The next time she enters a meeting, people do not only see Maya. They see “the quiet one.” When she finally offers an idea, someone says, “Good, you’re finally speaking up.” The comment is meant as encouragement, but it reinforces the label. Maya begins to wonder if everyone sees her as unsure.
This is symbolic interactionism in real life. People act toward Maya based on the meaning they have assigned to her behavior. Maya may then begin to respond to that meaning. She might speak less because she feels watched, or she might overcorrect and speak before she is ready. Either way, the interaction is shaping her identity.
We live inside meanings
Symbolic interactionism helps explain why the same action can mean different things in different places. A quiet person may be seen as respectful in one culture, insecure in another, wise in one family, and disengaged in one workplace.
The action is the same. The meaning changes.
This matters because we are constantly interpreting each other. A teenager’s closed bedroom door may mean privacy to the teenager and disrespect to a parent. A short email may mean efficiency to a manager and coldness to an employee. A firm tone may mean leadership to one person and intimidation to another.
Most conflict does not happen only because of behavior. It happens because of the meaning attached to behavior.
If someone does not text back, we may decide they are ignoring us. If a friend does not invite us, we may decide we are not valued. If a leader does not acknowledge our work, we may decide we are invisible. Sometimes those meanings are accurate. Sometimes they are not. But once we believe them, we start acting from them.

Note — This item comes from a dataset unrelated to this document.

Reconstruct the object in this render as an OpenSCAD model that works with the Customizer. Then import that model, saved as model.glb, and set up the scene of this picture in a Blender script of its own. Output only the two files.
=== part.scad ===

That is why communication is so powerful. It does not only transfer information. It creates meaning.
Labels can become rooms
One of the most important lessons from symbolic interactionism is that labels are not small things. They can become rooms people live inside.

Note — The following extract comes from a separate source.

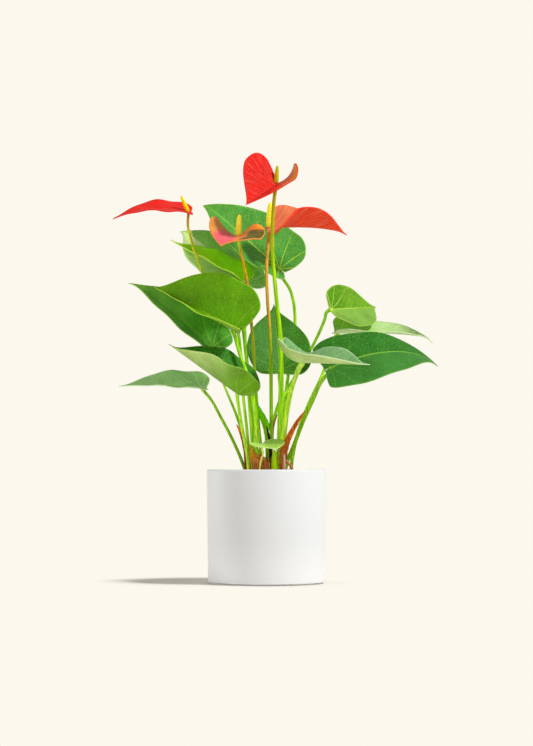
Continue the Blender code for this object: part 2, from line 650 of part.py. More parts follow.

In a family, one child becomes “the responsible one,” another becomes “the dramatic one,” and another becomes “the troublemaker.” Over time, the family may stop seeing the full person and start seeing the role.
In a workplace, someone becomes “the difficult employee,” “the creative one,” “the numbers person,” or “the one who always complains.” These labels may contain some truth, but they can also trap people. Once a label sticks, people often interpret everything through it.
If “the difficult employee” asks a question, people hear resistance. If “the creative one” raises a practical concern, people may ignore it because they do not see that person as operational. If “the responsible one” gets tired, people may not notice because the role has hidden the human being.
Symbolic interactionism reminds us that people are always becoming. A person is more than the last meaning we assigned to them.
How to use this in real life
The first way to use this theory is to be careful with the names you give people. This does not mean you avoid honest feedback. It means you describe behavior without turning it into identity.
Instead of saying, “You are lazy,” say, “This assignment was not finished on time.” Instead of saying, “You are rude,” say, “When you interrupted me, I felt dismissed.” Instead of saying, “You are irresponsible,” say, “I need you to follow through on what you agreed to do.”
That small shift matters. It gives people room to change.
The second way is to question the meanings you attach to other people’s actions. Before deciding what someone’s behavior means, ask, “Is there another possible interpretation?” Maybe the quiet person is thinking. Maybe the short reply came from a busy day. Maybe the direct comment was meant to help, not hurt.
The third way is to pay attention to the identity you are helping people build. A leader can help someone see themselves as capable. A parent can help a child see themselves as loved and responsible. A spouse can help their partner feel valued rather than constantly evaluated. A friend can speak to the best version of someone without denying the truth.
We do this through repeated interaction. Not one perfect speech, but many small moments of meaning.
Watch out for this
Symbolic interactionism is helpful, but it does not mean people can simply invent any identity they want without limits. Real life includes power, history, money, culture, trauma, opportunity, and social pressure. Some labels are easier to escape than others.
It also does not mean every interpretation is equally accurate. Sometimes people misunderstand us, and sometimes we misunderstand ourselves.
Still, the theory gives us a practical warning. Be careful what you keep repeating about someone. Be careful what you keep accepting about yourself. Repeated meaning can become a powerful force.
One thing to remember
People do not only become who they are from private thoughts. They become who they are through interaction.
Every conversation has the power to reinforce an old identity or make room for a better one. Every label can either shrink a person or help them grow. Every repeated story can become a cage or a doorway.
Symbolic interactionism teaches us that meaning is made between people. That means we have responsibility. We are not just describing the world when we speak. Sometimes, we are helping create the world someone lives in.
Reflection question
What label, role, or repeated story have you accepted as part of your identity, and is it still true?